Nathan Coulter-Nile, Umesh Yadav, Chris Woakes and Colin de Grandhomme claimed 3, 1, 3 and 3 wickets respectively to wrap up RCB for 49 in the 10th over.
In another edition of the slam-bang format, Narine has managed to keep things tight and apply pressure. Batters continue to play him with caution. Where 180s and 190s are norm, he has gone under six-and-half.
In KKR’s first home game this season, against KXIP, Narine quickly adapted to the relaid surface. He bowled a total of 14 dot balls, did not concede a boundary, gave away 19 from his four overs and bagged the wicket of Marcus Stoinis. Piyush Chawla, the other spinner in the side, was plundered 36 runs from his 3 overs. KXIP managed 170, thanks to Narine. Otherwise, it could have been 190.
Laxmipathy Balaji, KKR’s bowling coach, in an interview with Times of India, hailed the spinner.
“Whenever we are under pressure, he brings us back into the game. He might not have taken wickets but has been economical that has given other bowlers the chance to attack. He has been bowling with a bit more pace and that made a lot of difference. I believe his best is yet to come this season,” said Balaji.

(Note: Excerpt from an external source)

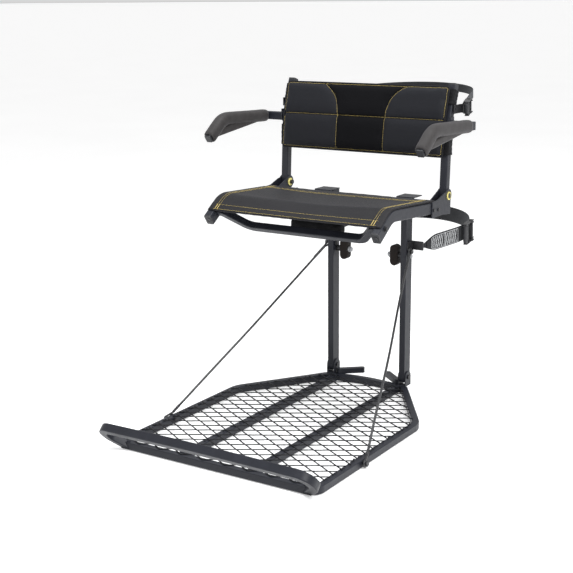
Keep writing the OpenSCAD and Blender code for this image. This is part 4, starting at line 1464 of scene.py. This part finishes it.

There is a notion that KKR management only started making the right decisions post 2011 after Gambhir took charge as captain. Funnily, KKR had bought Brendon McCullum, Chris Gayle, Brad Hodge, David Hussey, Shoaib Akhtar, Umar Gul and the then unknown quantities Angelo Mathews and Ajantha Mendis way back in 2008. They always invested brains and moolah in right resources. It was just that the big names failed to click.
More than star players, they have relied on utility and horses for courses.
With five wins from seven games, KKR is at the second spot in the IPL 2017 points table. And going by Balaji’s words, if Narine’s best is yet to come, the road ahead looks bright as the gold in their kit for KKR.